_AIM OF THE TASK_. Begin with the line that contains "display_pins();" and end with the line that contains "imported = [obj", transcribing exactly each line in that stretch and no other.

_RECORDS FOR PROCESSING_.
────────────────

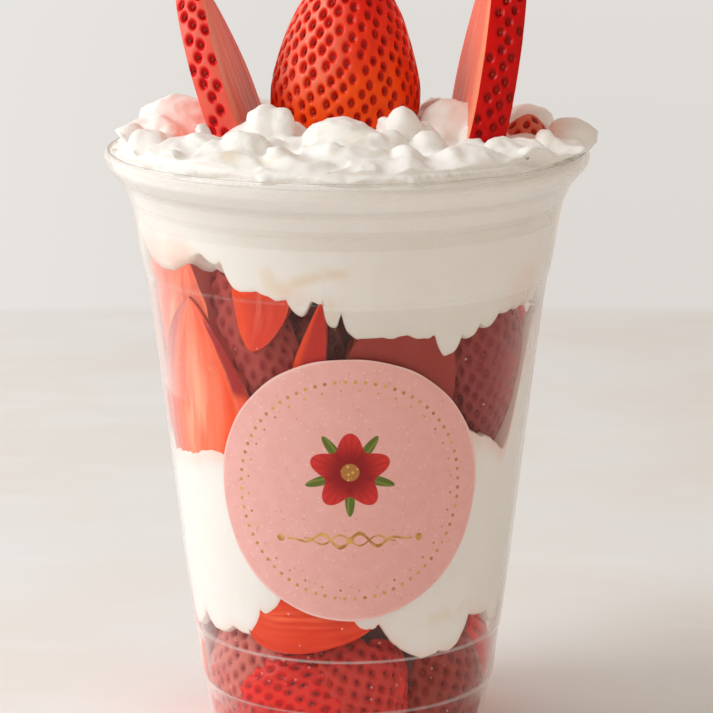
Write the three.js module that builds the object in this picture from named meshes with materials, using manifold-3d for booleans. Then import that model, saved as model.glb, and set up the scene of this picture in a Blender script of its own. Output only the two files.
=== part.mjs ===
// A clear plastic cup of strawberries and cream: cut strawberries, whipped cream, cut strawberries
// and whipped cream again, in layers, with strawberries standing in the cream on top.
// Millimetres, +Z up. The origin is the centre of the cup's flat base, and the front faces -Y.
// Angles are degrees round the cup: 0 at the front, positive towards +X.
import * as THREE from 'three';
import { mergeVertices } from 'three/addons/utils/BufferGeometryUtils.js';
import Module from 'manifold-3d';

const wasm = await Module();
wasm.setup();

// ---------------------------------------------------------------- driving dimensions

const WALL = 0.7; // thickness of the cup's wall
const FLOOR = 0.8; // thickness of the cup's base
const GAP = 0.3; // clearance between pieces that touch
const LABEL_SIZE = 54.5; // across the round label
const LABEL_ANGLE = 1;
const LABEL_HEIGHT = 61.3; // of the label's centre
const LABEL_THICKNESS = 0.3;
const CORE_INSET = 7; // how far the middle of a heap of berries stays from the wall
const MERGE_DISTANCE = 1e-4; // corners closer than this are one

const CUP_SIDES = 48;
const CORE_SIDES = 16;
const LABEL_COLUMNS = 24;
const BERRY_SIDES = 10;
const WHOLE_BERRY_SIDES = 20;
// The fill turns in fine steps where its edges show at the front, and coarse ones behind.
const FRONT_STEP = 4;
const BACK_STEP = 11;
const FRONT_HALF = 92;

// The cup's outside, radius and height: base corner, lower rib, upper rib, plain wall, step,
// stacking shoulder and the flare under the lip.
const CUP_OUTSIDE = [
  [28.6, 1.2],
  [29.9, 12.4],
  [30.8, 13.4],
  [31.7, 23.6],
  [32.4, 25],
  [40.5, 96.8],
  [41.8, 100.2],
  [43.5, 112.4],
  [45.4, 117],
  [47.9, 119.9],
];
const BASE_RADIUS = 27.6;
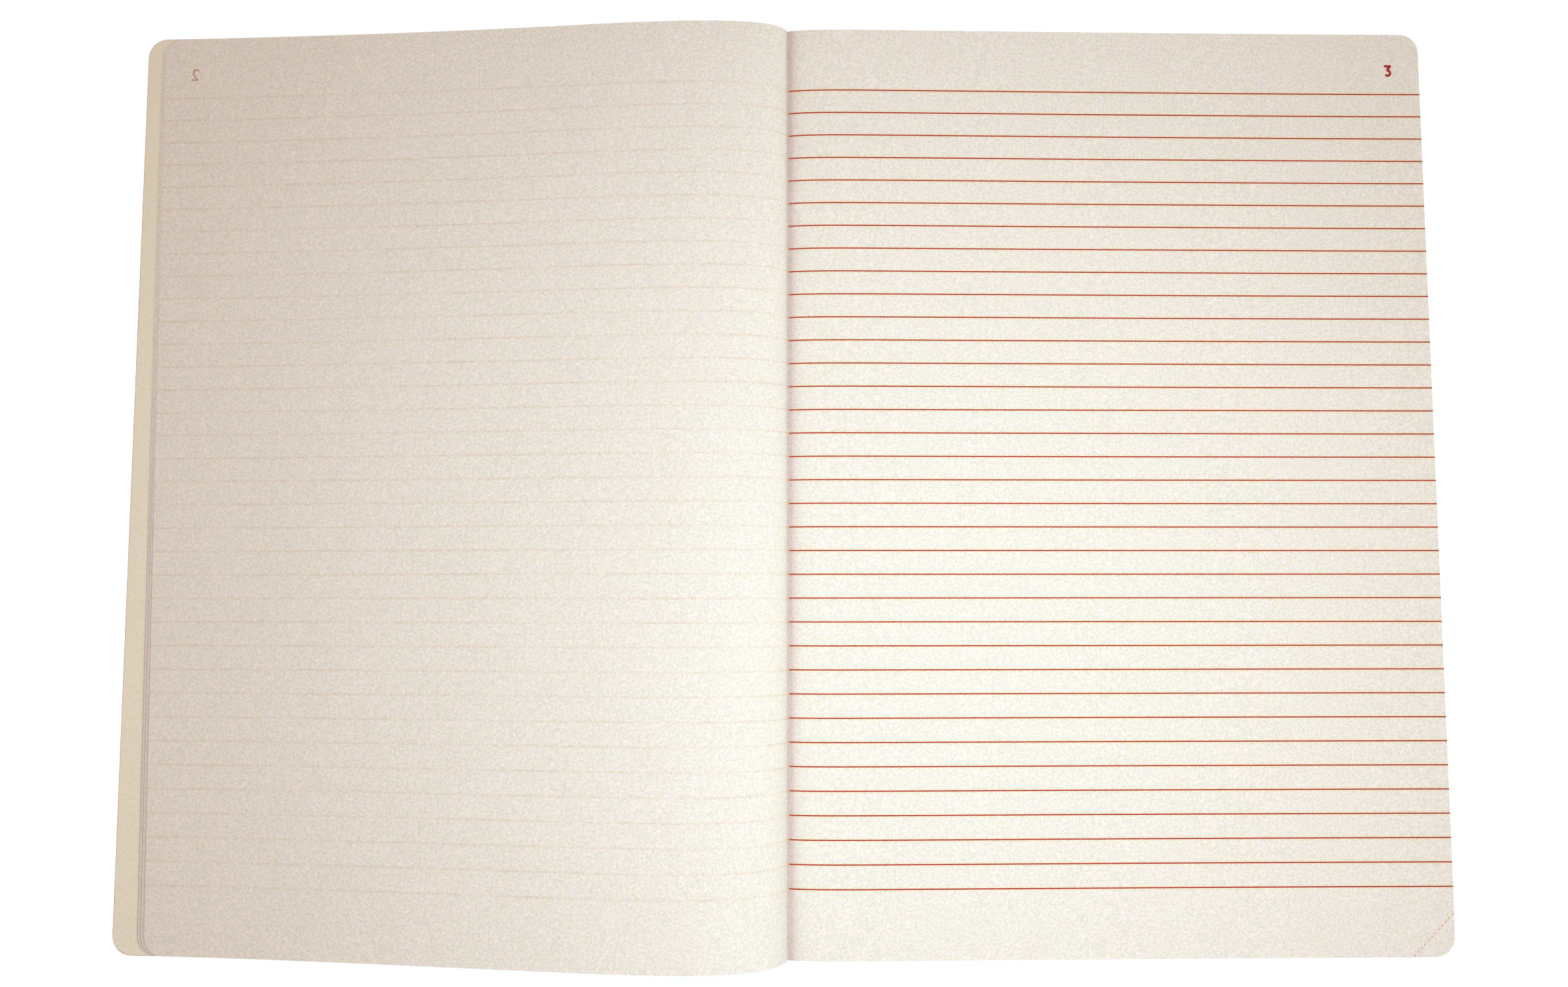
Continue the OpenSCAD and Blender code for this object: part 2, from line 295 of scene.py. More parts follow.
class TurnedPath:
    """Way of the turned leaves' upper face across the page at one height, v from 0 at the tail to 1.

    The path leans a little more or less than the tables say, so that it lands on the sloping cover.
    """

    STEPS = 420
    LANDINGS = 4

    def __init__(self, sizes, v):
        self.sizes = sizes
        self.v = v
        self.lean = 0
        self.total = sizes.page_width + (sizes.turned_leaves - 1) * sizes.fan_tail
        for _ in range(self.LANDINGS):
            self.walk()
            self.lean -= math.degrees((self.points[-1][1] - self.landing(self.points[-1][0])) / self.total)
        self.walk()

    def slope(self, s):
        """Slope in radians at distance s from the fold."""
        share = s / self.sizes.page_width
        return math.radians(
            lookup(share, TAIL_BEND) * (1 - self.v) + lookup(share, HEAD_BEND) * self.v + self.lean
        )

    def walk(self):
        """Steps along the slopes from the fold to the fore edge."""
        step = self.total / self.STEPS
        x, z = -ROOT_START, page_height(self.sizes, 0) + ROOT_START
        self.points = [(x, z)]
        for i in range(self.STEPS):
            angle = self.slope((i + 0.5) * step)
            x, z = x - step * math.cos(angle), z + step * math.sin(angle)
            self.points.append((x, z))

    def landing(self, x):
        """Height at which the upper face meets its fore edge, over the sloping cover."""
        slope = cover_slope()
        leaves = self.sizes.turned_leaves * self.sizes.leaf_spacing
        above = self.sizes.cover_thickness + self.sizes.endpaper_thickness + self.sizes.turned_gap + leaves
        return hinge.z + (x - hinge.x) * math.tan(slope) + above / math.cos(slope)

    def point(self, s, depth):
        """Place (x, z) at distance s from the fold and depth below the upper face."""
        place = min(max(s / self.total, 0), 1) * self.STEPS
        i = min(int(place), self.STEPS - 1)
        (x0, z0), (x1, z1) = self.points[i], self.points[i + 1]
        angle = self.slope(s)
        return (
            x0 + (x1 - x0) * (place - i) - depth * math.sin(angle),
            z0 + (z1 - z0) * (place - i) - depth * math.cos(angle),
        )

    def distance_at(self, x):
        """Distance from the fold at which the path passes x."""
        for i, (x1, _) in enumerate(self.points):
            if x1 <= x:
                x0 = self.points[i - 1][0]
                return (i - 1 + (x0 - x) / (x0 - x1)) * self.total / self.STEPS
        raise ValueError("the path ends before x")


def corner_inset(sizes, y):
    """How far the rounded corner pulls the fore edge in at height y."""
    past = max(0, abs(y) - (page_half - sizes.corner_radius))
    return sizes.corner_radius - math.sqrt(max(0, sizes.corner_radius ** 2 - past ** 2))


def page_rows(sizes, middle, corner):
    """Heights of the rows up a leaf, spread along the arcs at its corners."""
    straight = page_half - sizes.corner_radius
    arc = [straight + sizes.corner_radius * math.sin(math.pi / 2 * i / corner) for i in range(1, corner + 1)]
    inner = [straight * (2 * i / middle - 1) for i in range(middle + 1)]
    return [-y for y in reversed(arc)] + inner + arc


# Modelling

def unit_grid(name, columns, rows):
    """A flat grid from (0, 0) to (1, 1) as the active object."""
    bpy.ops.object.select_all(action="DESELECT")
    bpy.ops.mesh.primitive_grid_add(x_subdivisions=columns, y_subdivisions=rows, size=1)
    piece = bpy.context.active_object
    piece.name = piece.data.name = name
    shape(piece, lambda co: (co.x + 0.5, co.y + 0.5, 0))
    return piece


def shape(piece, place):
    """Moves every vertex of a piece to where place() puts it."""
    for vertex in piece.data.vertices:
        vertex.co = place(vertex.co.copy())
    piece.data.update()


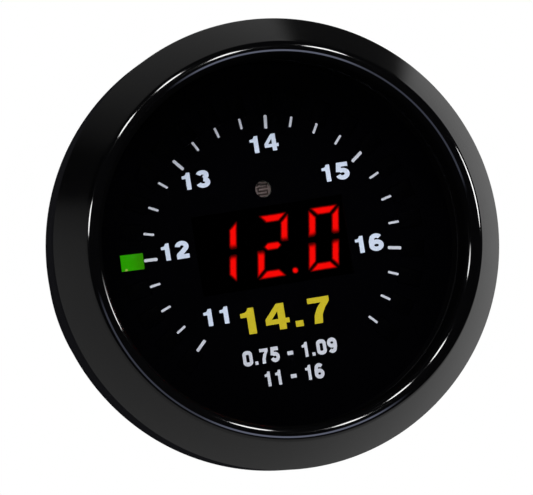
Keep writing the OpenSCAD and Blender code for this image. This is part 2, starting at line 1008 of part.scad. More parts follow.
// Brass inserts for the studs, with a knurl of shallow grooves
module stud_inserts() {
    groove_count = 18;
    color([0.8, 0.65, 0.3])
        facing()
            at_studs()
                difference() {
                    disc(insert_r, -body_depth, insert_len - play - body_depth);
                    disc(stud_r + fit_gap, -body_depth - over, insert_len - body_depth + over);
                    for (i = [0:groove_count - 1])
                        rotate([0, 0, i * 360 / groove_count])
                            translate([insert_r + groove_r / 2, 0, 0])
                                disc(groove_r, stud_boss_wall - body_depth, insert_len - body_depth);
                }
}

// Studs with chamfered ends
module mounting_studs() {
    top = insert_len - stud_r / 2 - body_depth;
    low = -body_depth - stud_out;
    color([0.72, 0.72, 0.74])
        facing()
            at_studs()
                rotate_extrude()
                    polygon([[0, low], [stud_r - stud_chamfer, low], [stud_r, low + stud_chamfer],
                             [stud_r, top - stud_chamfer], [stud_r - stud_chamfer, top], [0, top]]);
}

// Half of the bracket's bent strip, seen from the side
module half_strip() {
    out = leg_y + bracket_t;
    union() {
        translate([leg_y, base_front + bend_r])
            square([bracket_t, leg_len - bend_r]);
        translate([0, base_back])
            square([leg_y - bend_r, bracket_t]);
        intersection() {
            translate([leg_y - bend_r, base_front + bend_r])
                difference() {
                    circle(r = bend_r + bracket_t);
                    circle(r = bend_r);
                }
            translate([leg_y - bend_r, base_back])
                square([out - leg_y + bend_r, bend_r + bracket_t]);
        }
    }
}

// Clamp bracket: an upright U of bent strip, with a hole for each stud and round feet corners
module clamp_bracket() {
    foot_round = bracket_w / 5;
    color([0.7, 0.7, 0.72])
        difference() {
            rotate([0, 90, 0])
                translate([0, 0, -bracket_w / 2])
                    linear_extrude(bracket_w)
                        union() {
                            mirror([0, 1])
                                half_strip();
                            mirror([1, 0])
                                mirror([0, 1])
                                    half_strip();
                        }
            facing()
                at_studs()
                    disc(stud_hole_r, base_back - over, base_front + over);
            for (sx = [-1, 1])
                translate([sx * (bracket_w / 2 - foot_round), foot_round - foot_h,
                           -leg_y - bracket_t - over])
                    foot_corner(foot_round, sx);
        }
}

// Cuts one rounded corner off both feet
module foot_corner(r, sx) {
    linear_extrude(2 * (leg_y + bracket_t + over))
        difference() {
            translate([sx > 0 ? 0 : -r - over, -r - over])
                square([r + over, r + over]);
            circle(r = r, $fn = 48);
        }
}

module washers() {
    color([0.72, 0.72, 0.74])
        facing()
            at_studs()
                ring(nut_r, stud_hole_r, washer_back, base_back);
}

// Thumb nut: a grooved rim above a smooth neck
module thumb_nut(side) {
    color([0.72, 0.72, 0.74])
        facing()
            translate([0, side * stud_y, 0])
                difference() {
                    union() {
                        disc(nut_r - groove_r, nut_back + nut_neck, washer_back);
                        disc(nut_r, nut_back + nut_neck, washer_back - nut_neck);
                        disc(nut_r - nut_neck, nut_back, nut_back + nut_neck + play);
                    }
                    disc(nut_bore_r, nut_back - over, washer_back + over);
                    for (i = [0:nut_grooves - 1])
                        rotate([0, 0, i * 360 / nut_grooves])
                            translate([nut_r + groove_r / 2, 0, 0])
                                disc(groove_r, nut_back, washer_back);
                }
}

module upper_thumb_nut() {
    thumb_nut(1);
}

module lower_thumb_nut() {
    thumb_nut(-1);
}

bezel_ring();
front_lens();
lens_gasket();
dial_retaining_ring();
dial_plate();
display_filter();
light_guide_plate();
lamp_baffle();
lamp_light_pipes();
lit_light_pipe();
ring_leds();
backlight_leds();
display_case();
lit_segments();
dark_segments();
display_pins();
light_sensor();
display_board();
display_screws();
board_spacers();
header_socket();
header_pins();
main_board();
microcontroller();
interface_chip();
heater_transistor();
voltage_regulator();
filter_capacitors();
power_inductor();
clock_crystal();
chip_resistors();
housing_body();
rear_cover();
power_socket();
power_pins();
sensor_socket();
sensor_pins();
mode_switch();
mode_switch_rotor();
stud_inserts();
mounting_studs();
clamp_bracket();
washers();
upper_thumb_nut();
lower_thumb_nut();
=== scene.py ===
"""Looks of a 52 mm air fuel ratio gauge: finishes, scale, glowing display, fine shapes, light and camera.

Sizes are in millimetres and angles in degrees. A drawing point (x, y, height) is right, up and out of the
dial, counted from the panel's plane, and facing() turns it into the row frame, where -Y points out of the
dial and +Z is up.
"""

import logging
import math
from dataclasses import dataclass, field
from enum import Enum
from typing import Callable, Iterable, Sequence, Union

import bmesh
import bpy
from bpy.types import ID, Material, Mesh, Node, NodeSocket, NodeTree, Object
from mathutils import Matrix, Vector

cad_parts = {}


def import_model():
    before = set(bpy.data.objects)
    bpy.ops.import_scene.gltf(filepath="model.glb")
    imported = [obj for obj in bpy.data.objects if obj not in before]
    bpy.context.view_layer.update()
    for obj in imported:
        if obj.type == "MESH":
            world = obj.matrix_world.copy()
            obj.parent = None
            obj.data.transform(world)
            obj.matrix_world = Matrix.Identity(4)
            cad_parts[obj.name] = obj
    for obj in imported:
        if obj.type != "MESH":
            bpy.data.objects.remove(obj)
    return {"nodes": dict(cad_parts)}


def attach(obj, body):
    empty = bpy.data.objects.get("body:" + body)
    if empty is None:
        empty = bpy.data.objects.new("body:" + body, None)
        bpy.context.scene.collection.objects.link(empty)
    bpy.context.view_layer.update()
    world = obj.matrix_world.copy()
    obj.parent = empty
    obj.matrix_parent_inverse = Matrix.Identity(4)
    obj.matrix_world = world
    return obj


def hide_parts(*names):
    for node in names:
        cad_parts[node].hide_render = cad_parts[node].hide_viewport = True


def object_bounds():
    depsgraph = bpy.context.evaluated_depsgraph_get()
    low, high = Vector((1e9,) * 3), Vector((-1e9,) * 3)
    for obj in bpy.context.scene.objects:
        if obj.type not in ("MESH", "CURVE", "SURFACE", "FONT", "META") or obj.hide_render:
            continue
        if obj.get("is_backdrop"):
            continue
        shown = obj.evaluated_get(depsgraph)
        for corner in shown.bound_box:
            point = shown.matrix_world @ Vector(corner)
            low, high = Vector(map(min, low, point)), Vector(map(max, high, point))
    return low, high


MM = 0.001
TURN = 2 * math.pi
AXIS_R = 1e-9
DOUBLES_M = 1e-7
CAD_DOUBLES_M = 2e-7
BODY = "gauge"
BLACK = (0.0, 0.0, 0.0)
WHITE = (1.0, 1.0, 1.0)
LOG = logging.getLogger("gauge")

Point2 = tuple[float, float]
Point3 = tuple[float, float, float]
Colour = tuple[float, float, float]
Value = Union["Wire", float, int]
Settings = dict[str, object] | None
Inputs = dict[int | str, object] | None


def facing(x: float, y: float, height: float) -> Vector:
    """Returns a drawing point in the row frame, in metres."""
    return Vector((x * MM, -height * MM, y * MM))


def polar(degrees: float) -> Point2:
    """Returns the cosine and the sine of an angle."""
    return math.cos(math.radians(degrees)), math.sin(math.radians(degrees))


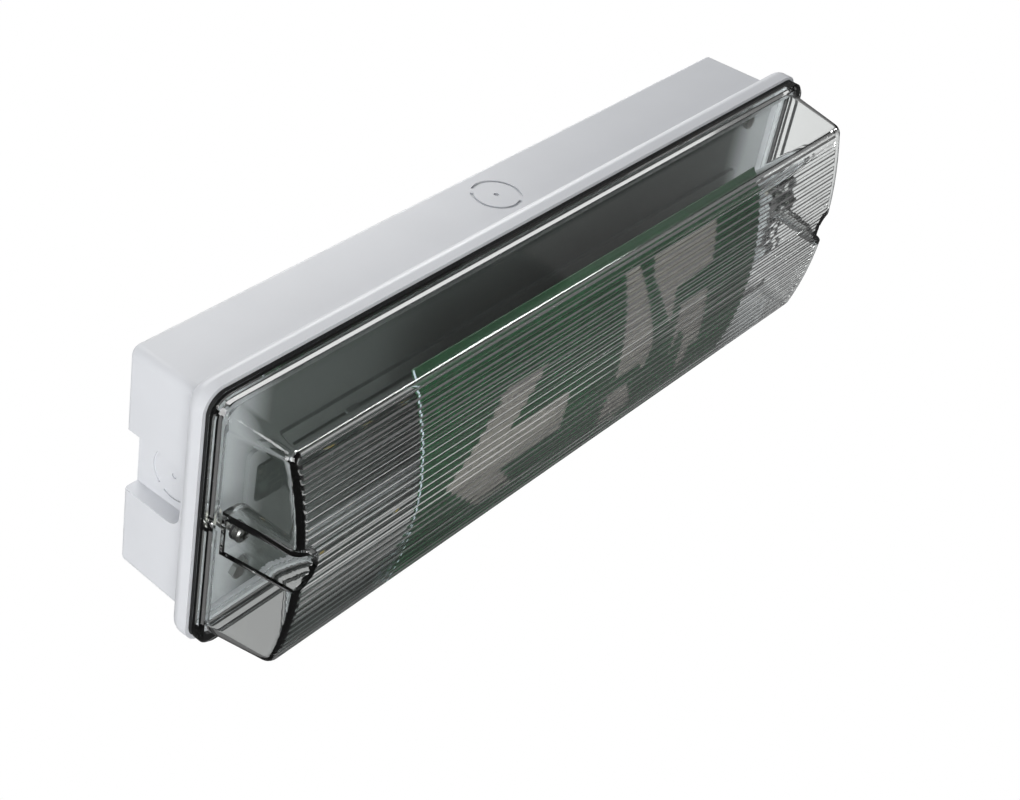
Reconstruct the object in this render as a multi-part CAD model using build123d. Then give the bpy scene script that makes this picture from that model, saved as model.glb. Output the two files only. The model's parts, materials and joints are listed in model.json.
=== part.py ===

────────────────

_WORKED SOLUTION_.
display_pins();
light_sensor();
display_board();
display_screws();
board_spacers();
header_socket();
header_pins();
main_board();
microcontroller();
interface_chip();
heater_transistor();
voltage_regulator();
filter_capacitors();
power_inductor();
clock_crystal();
chip_resistors();
housing_body();
rear_cover();
power_socket();
power_pins();
sensor_socket();
sensor_pins();
mode_switch();
mode_switch_rotor();
stud_inserts();
mounting_studs();
clamp_bracket();
washers();
upper_thumb_nut();
lower_thumb_nut();
=== scene.py ===
"""Looks of a 52 mm air fuel ratio gauge: finishes, scale, glowing display, fine shapes, light and camera.

Sizes are in millimetres and angles in degrees. A drawing point (x, y, height) is right, up and out of the
dial, counted from the panel's plane, and facing() turns it into the row frame, where -Y points out of the
dial and +Z is up.
"""

import logging
import math
from dataclasses import dataclass, field
from enum import Enum
from typing import Callable, Iterable, Sequence, Union

import bmesh
import bpy
from bpy.types import ID, Material, Mesh, Node, NodeSocket, NodeTree, Object
from mathutils import Matrix, Vector

cad_parts = {}


def import_model():
    before = set(bpy.data.objects)
    bpy.ops.import_scene.gltf(filepath="model.glb")
    imported = [obj for obj in bpy.data.objects if obj not in before]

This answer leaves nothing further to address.